ALMOST FAMOUS
La Loma hosted by Vielmetter Los Angeles
Lanai Gallery 1700 S Santa Fe Ave #101, Los Angeles, CA
February 21st - March 21st 2026
Opening Reception: Saturday, February 21st, 5 - 8 pm
AKEA BRIONNE Dance to Remember, 2025, Jacquard on canvas, glitter, rhinestones, poly-fil, adhesive, cotton thread, 60 x 48 inches.
LOS ANGELES—In celebration of Frieze Week, La Loma is thrilled to present Almost Famous, a group exhibition of contemporary works hosted by Vielmetter Los Angeles at their Lanai Gallery and open Saturday, February 21 through March 21, 2026. Artists include Merrick Adams, Alex Becerra, Akea Brionne, Gerald Davis, Olivia Hill, Skylar Hughes, Jessica Jackson Hutchins, Preslav Kostov, Raina Lee, Jasmine Little, Nick Modrzewski, Dave Muller, Nabilah Nordin, Cindy Phenix, Kate Pincus-Whitney, Nevena Prijić, Tariku Shiferaw, and Tyler Vlahovich. The opening reception on Saturday, Feb 21, cohosted by Contemporary Art Review Los Angeles, will also celebrate the magazine’s 43rd issue.
Art Star. The phrase was always a little more robust than “Rock Star” or “Movie Star.” The other two were tawdry cliches, Behind the Musics and Sunset Boulevards waiting to happen. Here in the 21st century, where the terms of the grand Warholian have been reversed—many of us might dream now of fifteen minutes of obscurity, of being free even for that long from the social media panopticon—the whole notion of ‘stardom’ has come to seem a little fishy. Is it really desirable—to say nothing of attainable—in our present situation? The dream of it, of course, persists here even now—for as long as Los Angeles exists, one imagines, people will flock to it in search of fame—but it’s impossible to embrace anymore with the 20th century’s wholehearted loucheness.

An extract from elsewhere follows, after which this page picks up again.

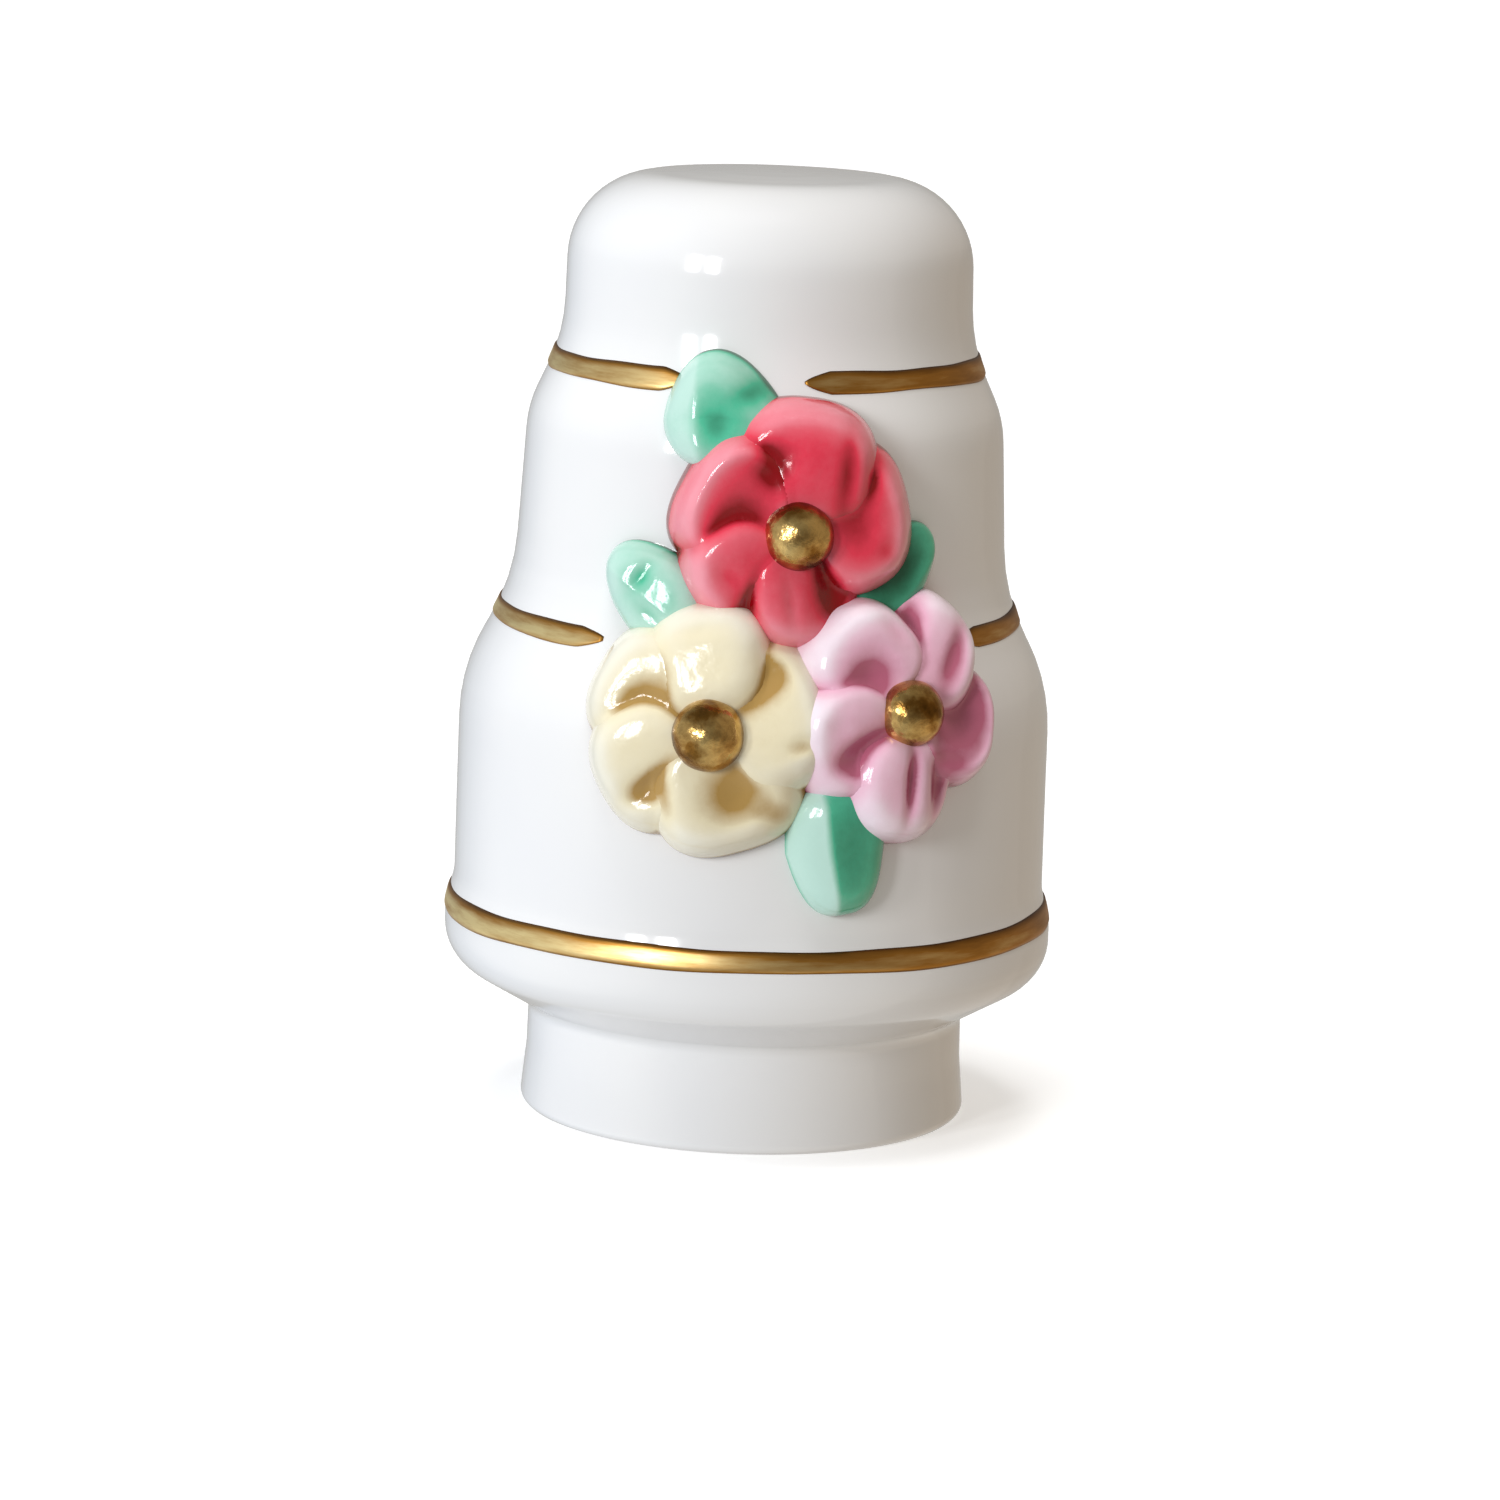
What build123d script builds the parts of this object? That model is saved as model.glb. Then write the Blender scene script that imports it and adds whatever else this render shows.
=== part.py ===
from build123d import *

import os
from math import atan2, cos, degrees, radians, sin

# A small glazed porcelain ornament in the shape of a three-tier cake on a pedestal
# foot, with an applied spray of three flowers and four leaves, painted gold bands and
# a soft rubber stopper under the foot.  Millimetres.  +Z is up, the origin is the
# centre of the foot's underside, and the front, where the spray is, faces -Y.
# An azimuth is counted in degrees from the front, towards +X.

# ---- driving dimensions -------------------------------------------------------

HEIGHT = 49.0              # foot to crown
WALL = 2.4                 # thickness of the cast porcelain

# outline of the cake, from the crown down: radius, height, radius of the corner
CROWN = [
    (2.5, HEIGHT, 120.0),
    (10.4, 48.75, 4.5),
]
TIERS = [
    (10.6, 40.5, 9.0),     # foot of the top tier
    (12.35, 36.7, 6.0),    # shoulder of the middle tier
    (12.85, 27.5, 11.0),   # foot of the middle tier
    (15.42, 22.9, 9.5),    # shoulder of the bottom tier
    (15.46, 12.2, 2.5),
    (15.9, 10.3, 1.2),     # rim
    (15.9, 8.1, 2.5),
    (11.42, 5.5, 1.0),     # neck
    (11.45, 3.0, 5.0),
    (11.72, 0.0, 0.5),     # foot
]

# the recess and socket under the foot, and the hollow above them, from the foot up
BORE_RADIUS = 5.0
BORE_TOP = 7.2
COLLAR_RADIUS = 7.4
FLOOR_TOP = 3.7
RECESS_RADIUS = 7.8
RECESS_DEPTH = 1.3
SOCKET = [
    (RECESS_RADIUS, 0.0, 0.0),
    (RECESS_RADIUS, RECESS_DEPTH, 0.0),
    (BORE_RADIUS, RECESS_DEPTH, 0.0),
    (BORE_RADIUS, BORE_TOP, 0.0),
    (COLLAR_RADIUS, BORE_TOP, 0.0),
]
HOLLOW = [
    (COLLAR_RADIUS, FLOOR_TOP, 0.6),
    (9.0, FLOOR_TOP, 0.6),
    (9.0, 7.4, 1.5),
    (13.1, 10.0, 2.0),
    (13.0, 22.3, 6.0),
    (10.45, 27.0, 8.0),
    (9.95, 36.2, 5.0),
    (8.2, 40.0, 6.0),
    (8.0, HEIGHT - WALL, 2.2),
]

# rubber stopper
STEM_RADIUS = 4.5
STEM_LENGTH = 10.0
LEAD_IN = 1.0
FLANGE_RADIUS = 7.4
FLANGE_HEIGHT = 1.2
HEAD_CLEARANCE = 0.05
HEAD_TOP = 6.6
HEAD_CHAMFER = 0.6

# gold bands: height of the middle and width, then the two azimuths between which the
# spray interrupts the band, or nothing where the band is a full ring
BAND_THICKNESS = 0.12
COAT_ABOVE = 5.0           # how far the blank of the bands reaches up the top tier
BANDS = {
    "upper_gold_band": (39.5, 1.2, (-28.0, 3.0)),
    "middle_gold_band": (26.5, 1.1, (-38.0, 41.0)),
    "lower_gold_band": (11.0, 1.3, ()),
}

# flowers: azimuth and height of the bead and its radius, then one entry per petal,
# counter-clockwise: how far its middle lies right of the bead and above it, and its
# radius
BEAD_LIFT = 1.5            # middle of a bead above the cake's wall
PETAL_SINK = 0.7           # middle of a petal's dome below the cake's wall
FLOWERS = {
    "coral": (1.0, 32.1, 1.75, [
        (3.2, 0.6, 3.0), (0.4, 3.9, 3.0), (-3.2, 1.6, 2.9), (-2.5, -2.1, 2.9), (0.4, -2.8, 2.8),
    ]),
    "cream": (-14.1, 22.4, 1.8, [
        (2.9, 0.7, 2.8), (-0.2, 3.7, 2.9), (-3.4, 1.9, 2.8), (-2.8, -2.1, 3.0), (0.9, -2.9, 2.9),
    ]),
    "lilac": (21.4, 23.5, 1.65, [
        (1.8, 3.0, 2.6), (-2.0, 2.8, 2.9), (-3.0, -1.2, 2.8), (-0.1, -3.6, 2.8), (2.8, -0.6, 2.6),
    ]),
}

# leaves: azimuth and height of the middle, length, width, height above the wall, and
# the direction of the tip in degrees from the right towards the top
LEAVES = {
    "top_leaf": (-17.0, 37.9, 6.4, 4.6, 1.7, 110.0),
    "left_leaf": (-29.5, 29.0, 6.2, 4.6, 1.9, 150.0),
    "right_leaf": (24.0, 30.3, 6.2, 4.0, 1.5, 40.0),
    "bottom_leaf": (8.4, 16.8, 7.4, 4.8, 1.6, 285.0),
}
LEAF_ROOT = 3.0            # how far a leaf's blank reaches into the wall
LEAF_EDGE = 0.5            # rounding of a leaf's upper edge

REACH = 12.0               # half-size of the cutting wedges, past any petal


# ---- helpers ------------------------------------------------------------------

def wall_radius(height):
    """Radius of the cake's outside at a height, along its outline before rounding."""
    for (upper_r, upper_z, _), (lower_r, lower_z, _) in zip(TIERS, TIERS[1:]):
        if lower_z <= height <= upper_z:
            share = (height - lower_z) / (upper_z - lower_z)
            return lower_r + share * (upper_r - lower_r)
    return TIERS[0][0]


def on_wall(azimuth, height, lift=0.0):
    """A frame on the wall: x to the right, y up, z outwards, raised by lift."""
    turn = radians(azimuth)
    outward = Vector(sin(turn), -cos(turn), 0)
    rightward = Vector(cos(turn), sin(turn), 0)
    origin = outward * (wall_radius(height) + lift) + Vector(0, 0, height)
    return Plane(origin=origin, x_dir=rightward, z_dir=outward).location


def turned(corners):
    """The solid of revolution of a closed outline of (radius, height, corner radius)."""
    points = [(r, z) for r, z, _ in corners]
    roundings = [rounding for _, _, rounding in corners]
    section = make_face(Plane.XZ * FilletPolyline(*points, radius=roundings, close=True))
    return revolve(section, axis=Axis.Z)


def pie(start, end, reach, depth):
    """A prism about Z between two angles less than half a turn apart."""
    corners = [(0, 0)]
    for angle in (start, (start + end) / 2, end):
        corners.append((reach * cos(radians(angle)), reach * sin(radians(angle))))
    return extrude(Polygon(*corners, align=None), amount=depth, both=True)


def boxes_meet(one, other):
    """Whether the upright boxes around two shapes meet."""
    a = one.bounding_box()
    b = other.bounding_box()
    across = a.min.X < b.max.X and b.min.X < a.max.X
    along = a.min.Y < b.max.Y and b.min.Y < a.max.Y
    return across and along and a.min.Z < b.max.Z and b.min.Z < a.max.Z


def without(shape, tools):
    """The shape with each tool that is near it cut away from it."""
    for tool in tools:
        if boxes_meet(shape, tool):
            shape = shape - tool
    return shape


# ---- porcelain body -----------------------------------------------------------

def make_envelope():
    """Everything inside the cake's outer surface, as one solid."""
    return turned([(0.0, HEIGHT, 0.0)] + CROWN + TIERS + [(0.0, 0.0, 0.0)])


def make_cake_body():
    """The cast shell, with the stopper's recess and socket in its floor."""
    crown_top = (0.0, HEIGHT, 0.0)
    hollow_top = (0.0, HEIGHT - WALL, 0.0)
    return turned([crown_top] + CROWN + TIERS + SOCKET + HOLLOW + [hollow_top])


# ---- rubber stopper -----------------------------------------------------------

def make_stopper():
    head_radius = BORE_RADIUS - HEAD_CLEARANCE
    return turned([
        (0.0, -STEM_LENGTH, 0.0),
        (STEM_RADIUS - LEAD_IN / 2, -STEM_LENGTH, 0.0),
        (STEM_RADIUS, LEAD_IN - STEM_LENGTH, 0.0),
        (STEM_RADIUS, 0.0, 0.0),
        (FLANGE_RADIUS, 0.0, 0.0),
        (FLANGE_RADIUS, FLANGE_HEIGHT, 0.0),
        (head_radius, FLANGE_HEIGHT, 0.0),
        (head_radius, HEAD_TOP - HEAD_CHAMFER, 0.0),
        (head_radius - HEAD_CHAMFER, HEAD_TOP, 0.0),
        (0.0, HEAD_TOP, 0.0),
    ])


# ---- gold bands ---------------------------------------------------------------

def make_coat():
    """A skin of lustre over the walls, from below the rim to the top tier."""
    outer = [(r + BAND_THICKNESS, z, rounding) for r, z, rounding in TIERS]
    top = outer[0][1] + COAT_ABOVE
    return turned([(0.0, top, 0.0), (outer[0][0], top, 0.0)] + outer + [(0.0, 0.0, 0.0)])


def make_band(coat, envelope, height, width, gap):
    slab = Pos(0, 0, height) * Cylinder(2 * REACH, width)
    strip = (coat & slab) - envelope
    if gap:
        front = -90.0
        opening = Pos(0, 0, height) * pie(front + gap[0], front + gap[1], 3 * REACH, width)
        strip = strip - opening
    return strip


# ---- flowers ------------------------------------------------------------------

def make_petals(azimuth, height, petals):
    """Domes that hug the wall, parted by planes through the flower's axis."""
    centre = on_wall(azimuth, height)
    angles = [degrees(atan2(up, right)) % 360 for right, up, _ in petals]
    solids = []
    for index, (right, up, radius) in enumerate(petals):
        before = (angles[index] - angles[index - 1]) % 360
        after = (angles[(index + 1) % len(petals)] - angles[index]) % 360
        wedge = pie(angles[index] - before / 2, angles[index] + after / 2, REACH, REACH)
        across = degrees(right / wall_radius(height))
        middle = on_wall(azimuth + across, height + up, -PETAL_SINK)
        dome = middle * Rot(0, 0, angles[index]) * Sphere(radius)
        solids.append(dome & (centre * wedge))
    return solids


def make_leaf(azimuth, height, length, width, thickness, direction):
    """A pointed oval blade lying on the wall, its upper edge rounded."""
    half = length / 2
    upper = ThreePointArc((-half, 0), (0, width / 2), (half, 0))
    lower = ThreePointArc((half, 0), (0, -width / 2), (-half, 0))
    outline = Rot(0, 0, direction) * make_face([upper, lower])
    blade = extrude(Pos(0, 0, -LEAF_ROOT) * outline, amount=LEAF_ROOT + thickness)
    blade = fillet(blade.faces().sort_by(Axis.Z)[-1].edges(), LEAF_EDGE)
    return on_wall(azimuth, height) * blade


def make_spray(envelope, bands):
    """Beads, petals and leaves, each cut back to what it is laid against."""
    nodes = {}
    beads = {}
    for colour, (azimuth, height, radius, _) in FLOWERS.items():
        ball = on_wall(azimuth, height, BEAD_LIFT) * Sphere(radius)
        beads[colour] = ball - envelope
        nodes[colour + "_bead"] = beads[colour]
    laid = []
    for colour, (azimuth, height, _, petals) in FLOWERS.items():
        flower = []
        for number, petal in enumerate(make_petals(azimuth, height, petals), 1):
            shape = without(petal, [envelope] + list(beads.values()) + laid + bands)
            nodes[f"{colour}_petal_{number}"] = shape
            flower.append(shape)
        laid += flower
    for name, sizes in LEAVES.items():
        shape = without(make_leaf(*sizes), [envelope] + laid + bands)
        nodes[name] = shape
        laid.append(shape)
    return nodes


# ---- assembly -----------------------------------------------------------------

def main():
    envelope = make_envelope()
    coat = make_coat()
    nodes = {"cake_body": make_cake_body(), "stopper": make_stopper()}
    for name, (height, width, gap) in BANDS.items():
        nodes[name] = make_band(coat, envelope, height, width, gap)
    nodes.update(make_spray(envelope, [nodes[name] for name in BANDS]))
    os.makedirs("parts", exist_ok=True)
    for name, shape in nodes.items():
        export_step(shape, f"parts/{name}.step")


main()
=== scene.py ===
from math import atan2, cos, degrees, log, pi, radians, sin, tan

import bmesh
import bpy
import numpy as np
from mathutils import Matrix, Vector, noise


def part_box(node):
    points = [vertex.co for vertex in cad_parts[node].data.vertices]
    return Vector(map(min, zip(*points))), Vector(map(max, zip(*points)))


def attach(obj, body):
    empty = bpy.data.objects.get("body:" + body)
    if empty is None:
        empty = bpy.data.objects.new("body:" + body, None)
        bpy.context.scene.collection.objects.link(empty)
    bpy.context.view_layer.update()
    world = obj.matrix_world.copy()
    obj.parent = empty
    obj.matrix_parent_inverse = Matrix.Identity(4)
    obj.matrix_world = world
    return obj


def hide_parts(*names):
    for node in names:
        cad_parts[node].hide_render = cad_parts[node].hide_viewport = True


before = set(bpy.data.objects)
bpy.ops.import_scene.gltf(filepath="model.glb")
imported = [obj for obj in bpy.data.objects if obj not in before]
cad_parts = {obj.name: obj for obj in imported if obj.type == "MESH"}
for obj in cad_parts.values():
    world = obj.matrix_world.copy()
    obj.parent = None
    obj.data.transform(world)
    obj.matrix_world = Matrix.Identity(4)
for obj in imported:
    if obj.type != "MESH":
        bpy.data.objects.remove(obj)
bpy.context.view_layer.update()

# Lengths in this script are millimetres, in the frame's axes; MM turns them into metres
# when a mesh is made.  An azimuth is in degrees from the front (-Y) towards +X.
MM = 0.001
ORNAMENT = "ornament"
STOPPER = "stopper"

# ---- the cake's outline ---------------------------------------------------------

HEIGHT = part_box("cake_body")[1].z / MM
WALL = 2.4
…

This may be why so many of the works on display here bend somehow away from fame, as with the evocation of Karen Carpenter (she who sang “Superstar,” let’s not forget) in absentia in Dave Mueller’s Empty Drum Kit #4 or with the figure in Akea Brionne’s thrilling Dance to Remember, whose kinetic exuberance is offset with a distinct and ineradicable sense of privacy. The artists in this installation may be as varied as it comes—witness the welded steel figures of Nabilah Nordin’s contributions, part surreal/part Ballardian nightmare, or Tariku Shiferaw’s series of works that borrow their titles from the music of the African diaspora, for further proof—but all of them share a richness and depth of intelligence and imagination that puts the lie to the idea that stardom is the province of shallow people too.
“Once I had a dream of fame,” the novelist David Markson wrote. “Generally, even then, I was lonely.” Aren’t we all, and yet to see these artists in communion with one another, and with us, looking, that loneliness may loosen a little, giving way to what so many of these paintings propose too: an intimacy.